Por Ricardo Cravo Albin –
“No tribunal da minha consciência / O teu crime não tem apelação / Debalde tu alegas inocência / Mas não trás minha absolvição” (Noel Rosa – Orestes Barbosa – 1933).
Esta rara letra, vazada em estimulante anteparo de linguagem jurídica, foi criada por dois poetas da Era de Ouro da música carioca, e respalda o Tribunal dos Juízos (não juízes) que cada um de nós tem na consciência ao se deparar com realidades controvertidas. Como as do Brasil de hoje. Assim se encontravam ambos os poetas em 1933 quando Getúlio já esboçava o golpe de Estado de 1937, com a Constituição polaca de Francisco Campos.
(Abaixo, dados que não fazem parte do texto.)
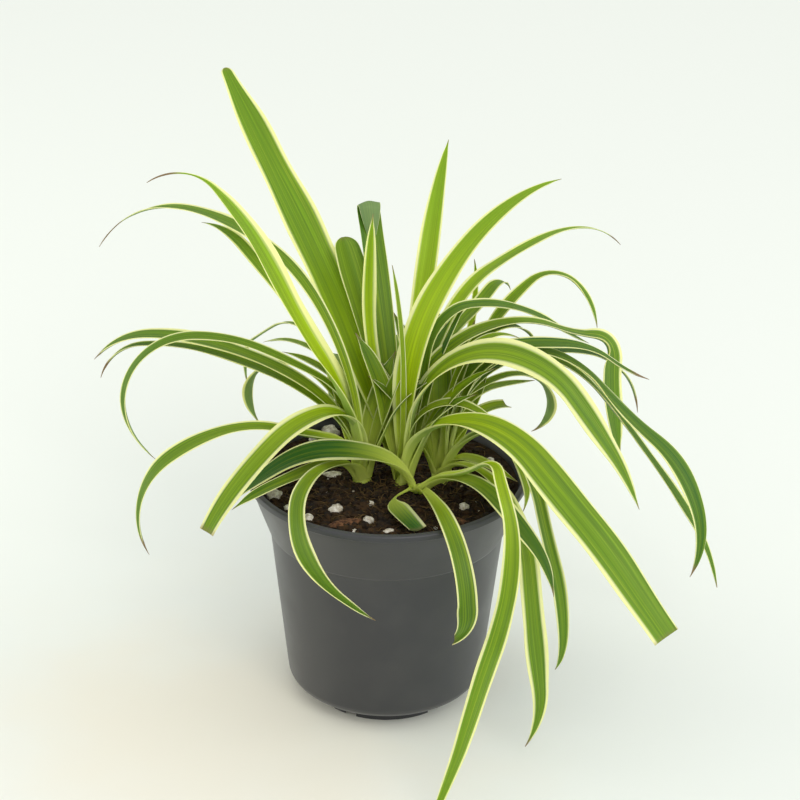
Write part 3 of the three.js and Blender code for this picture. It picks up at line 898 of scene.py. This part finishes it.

Até pelo título, este artigo qualifica e aplaude neste imaginário Tribunal da Consciência o discurso de posse de Luiz Fux no Supremo Tribunal que representou um alento e uma guinada de rumos do Presidente anterior Dias Tofolli, ao reafirmar a convicção de independência e de altivez do STF frente ao poder executivo, ao qual seu antecessor chegou à perigosa fronteira do limite , fato que causou um quase estopor de críticas em todo o país, inclusive na própria Corte, embora veladamente. Sim, o carioca Fux, que reconhece e ama o espírito desta cidade, produziu não apenas mais um discurso, senão um habeas corpus “noeliano” para abrigar grandes teses a aplacarem sustos e temores produzidos pelo judiciário latu sensu, incluindo a Procuradoria Geral da República. Que, ante aos olhares estupefatos da nação, comandada apenas por um procurador, não da república, mas do presidente que o nomeou, não das forças tarefas que iniciaram o combate sistemático à roubalheira persistente aos cofres da nação e aos políticos que ostentam fichas sujas, na verdade sujíssimas, de que a nação é sobejamente conhecedora. A perseguição de Aras à mais que heroica Lava Jato e seus procuradores já saltou às ruas como piada grotesca de amargo gosto.
Ainda sobre o alento que Fux representa, ele insistiu ante o Presidente Bolsonaro sobre valores decisivos como a exaltação da liberdade de expressão, a diversidade e todos os níveis da cidadania e a democracia. Alçando aos primeiros lugares em seu coração a proteção dos direitos humanos e do meio ambiente. Isso ao mesmo tempo em que a Amazônia e o Pantanal ardem e horrorizam o mundo.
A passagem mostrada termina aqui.